The edges of these highly inclined and broken strata may be traced by a very low scar, [2] or kind of escarpment slightly rising towards the east and running parallel to, and along the base of the greenstone hills from Melmerby towards Kirkland.

The limestone accompanying these coal measures is but in thin beds, and equally dislocated and shattered, so that no order of superposition can distinctly be made out. I saw it at one place nearly vertical, its dip being to the west; it was on the north side of the Ardale water, as marked in the map; it lay between two beds of sandstone that had the appearance of coal grits, and within a few yards of the slate and greenstone which are here confusedly mixed together. The lowest grit bed touched the slate.

Vertical coal measures are seen touching the greenstone at a section in Ousby Beck at the corner of the highest in closures in ascending the stream from the village of Ousby.

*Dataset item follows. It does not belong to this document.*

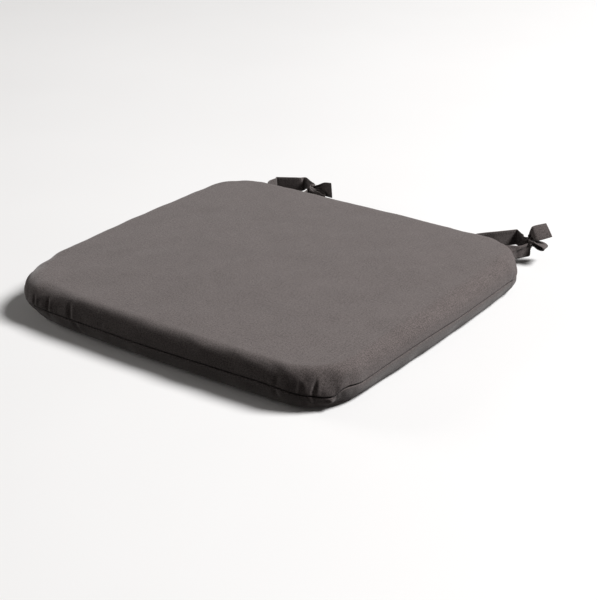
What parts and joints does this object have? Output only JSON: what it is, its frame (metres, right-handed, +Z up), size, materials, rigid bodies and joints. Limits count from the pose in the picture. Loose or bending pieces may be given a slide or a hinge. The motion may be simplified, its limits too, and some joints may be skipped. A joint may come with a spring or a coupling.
{
  "type": "chair seat pad",
  "caption": "Foam chair seat pad in a zipped canvas cover, with flat tape ties at its rear corners that go round the chair's back posts.",
  "frame": {"origin": "middle of the underside, where the pad rests on the chair's seat", "axes": "+Z up, -Y towards the pad's front edge, +Y towards the ties, +X to the right seen from the front"},
  "size_m": [0.4108, 0.4424, 0.0437],
  "materials": {
    "cover_fabric": "matte plain-weave cotton canvas, dark warm grey",
    "foam": "matte open-cell polyurethane foam, off-white",
    "thread": "matte polyester sewing thread, dark grey",
    "tie_tape": "flat doubled tape of the cover's canvas, stitched along its edge",
    "zip_tape": "woven polyester zip tape, dark grey",
    "zip_coil": "nylon coil, dark grey, slightly glossy",
    "zip_metal": "nickel-plated zinc, satin"
  },
  "bodies": {
    "pad": {"top_cover_panel": "cover_fabric", "bottom_cover_panel": "cover_fabric", "foam_core": "foam", "seam_thread": "thread", "tie_right_outer": "tie_tape", "tie_right_inner": "tie_tape", "tie_left_outer": "tie_tape", "tie_left_inner": "tie_tape", "zip_tape_upper": "zip_tape", "zip_tape_lower": "zip_tape", "zip_coil_upper": "zip_coil", "zip_coil_lower": "zip_coil", "zip_top_stop_upper": "zip_metal", "zip_top_stop_lower": "zip_metal", "zip_bottom_stop": "zip_metal"},
    "zip_slider_body": {"zip_slider": "zip_metal"},
    "zip_pull_body": {"zip_pull_tab": "zip_metal"}
  },
  "joints": [
    {"name": "zip_slide", "type": "slide", "parent": "pad", "child": "zip_slider_body", "axis": [1, 0, 0], "range_m": [0, 0.1646]},
    {"name": "pull_tab_swing", "type": "hinge", "parent": "zip_slider_body", "child": "zip_pull_body", "pos_m": [-0.0812, 0.1855, 0.019], "axis": [0, 0, 1], "range_deg": [0, 175]}
  ]
}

The following are localities where coal has been dug within the limits above mentioned.

Melmerby Lane Head, Hag Gate, Gale Hall, and Ousby Town Head, &cc.

Limestone is dug near Hag Gate, Gale Hall, and Ardale water, &c.

  1. Similar cases of beds of coal becoming vertical by dislocation will be recognized in the perpendicular bed of coal described by Mr. Bakewell at Bradford near Manchester, (Geol. Trans. vol. ii. p. 283,) and in the Mendip collieries near Mells, where a bed of coal is said to be bent backwards to the shape of the letter Z. I have this fact on good authority but have not seen it.
  2. See Section, Plate 5, No. 2, letter A.